At the moment, the use of CVAs in this way is rare, which is why it is attracting attention. Ultimately, the landlords involved have calculated that if the deal stems the wave of closures, it is worth serious consideration.

The deal epitomises the debate that has been raging about who should share

the risks at a time when the future of retail is in flux. Businesses have optimised almost every aspect of their operations for flexibility, allowing them to respond to an unpredictable market.

But leases have remained stubbornly rigid. It is a natural next step to see a loosening of lease arrangements using a mechanism that is seen more commonly in the hotel industry.

Whether this shares the pain or doubles it will be a question only time can answer.

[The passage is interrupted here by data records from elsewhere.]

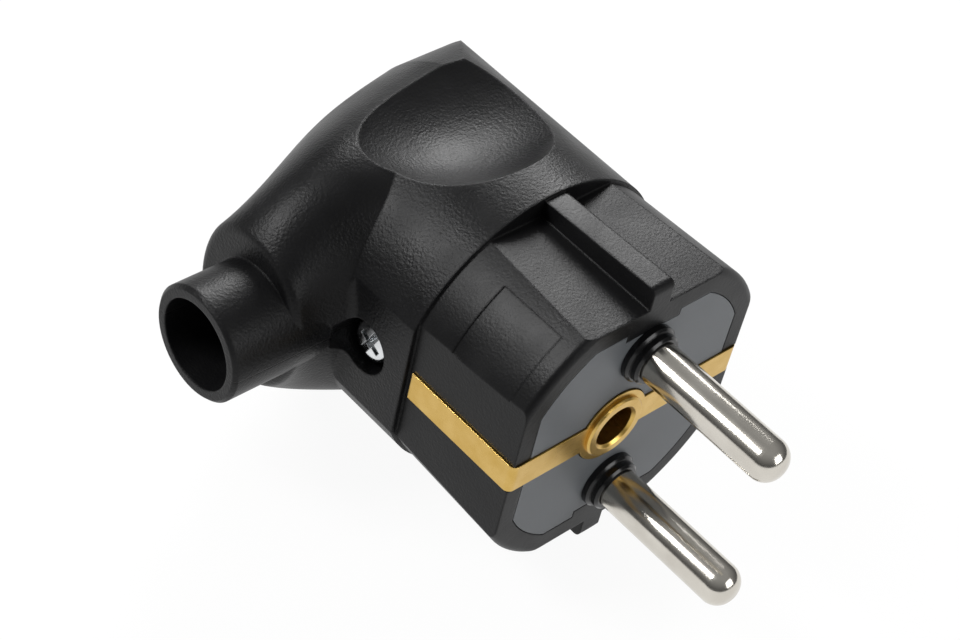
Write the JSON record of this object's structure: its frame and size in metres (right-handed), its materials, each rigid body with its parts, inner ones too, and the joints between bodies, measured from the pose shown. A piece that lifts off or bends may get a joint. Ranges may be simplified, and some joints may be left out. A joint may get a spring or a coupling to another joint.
{
  "type": "angled plug",
  "caption": "Angled mains plug with round pins, side earth strips, an earth socket, finger dishes and a side cable inlet.",
  "frame": {"origin": "middle of the front face, midway between the two pins", "axes": "-Y along the pins, away from the face; -X along the arm to the cable inlet; Z from the lower pin to the upper pin"},
  "size_m": [0.0479, 0.0682, 0.037],
  "materials": {
    "black_shell": "fine grained, soft sheen",
    "grey_plate": "satin",
    "black_collar": "gloss",
    "nickel": "polished nickel plate on brass",
    "brass": "satin brass",
    "zinc_steel": "bright zinc plate",
    "spring_steel": "plain",
    "inner_plastic": "plain moulded"
  },
  "bodies": {
    "root": {"housing": "black_shell", "face_plate": "grey_plate", "collar_upper": "black_collar", "collar_lower": "black_collar", "pin_upper": "nickel", "pin_lower": "nickel", "earth_strip": "brass", "earth_socket": "brass", "side_screw": "zinc_steel", "contact_carrier": "inner_plastic", "terminal_screw_upper": "zinc_steel", "terminal_screw_lower": "zinc_steel", "earth_terminal": "brass", "earth_terminal_screw": "zinc_steel", "earth_spring": "spring_steel", "side_nut": "zinc_steel", "cord_clamp_bar": "inner_plastic", "cord_clamp_screw_upper": "zinc_steel", "cord_clamp_screw_lower": "zinc_steel", "cord_clamp_nut_upper": "zinc_steel", "cord_clamp_nut_lower": "zinc_steel"}
  },
  "joints": []
}
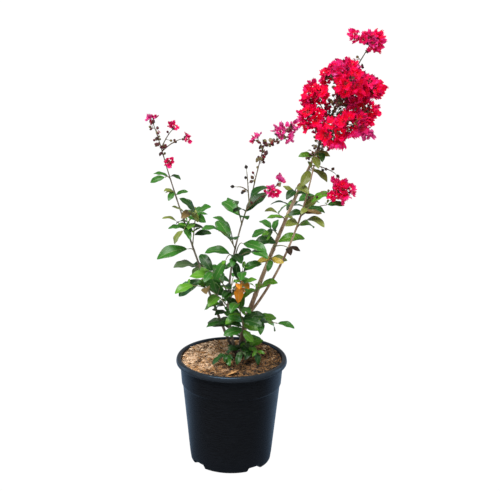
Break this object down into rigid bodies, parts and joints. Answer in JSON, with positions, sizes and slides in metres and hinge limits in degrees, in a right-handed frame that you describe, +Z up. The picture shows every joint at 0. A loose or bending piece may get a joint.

We will certainly see a knock-on effect on investment returns and pension funds (many tied up with major landlords).

But directors, whether of landlords or renters, all have obligations to creditors, shareholders and employees, and it is mutual self-interest that has resulted in this current New Look deal.

A turnover-based agreement has the potential for all to share in upsides as well as downsides. Do not expect it to be a one-off.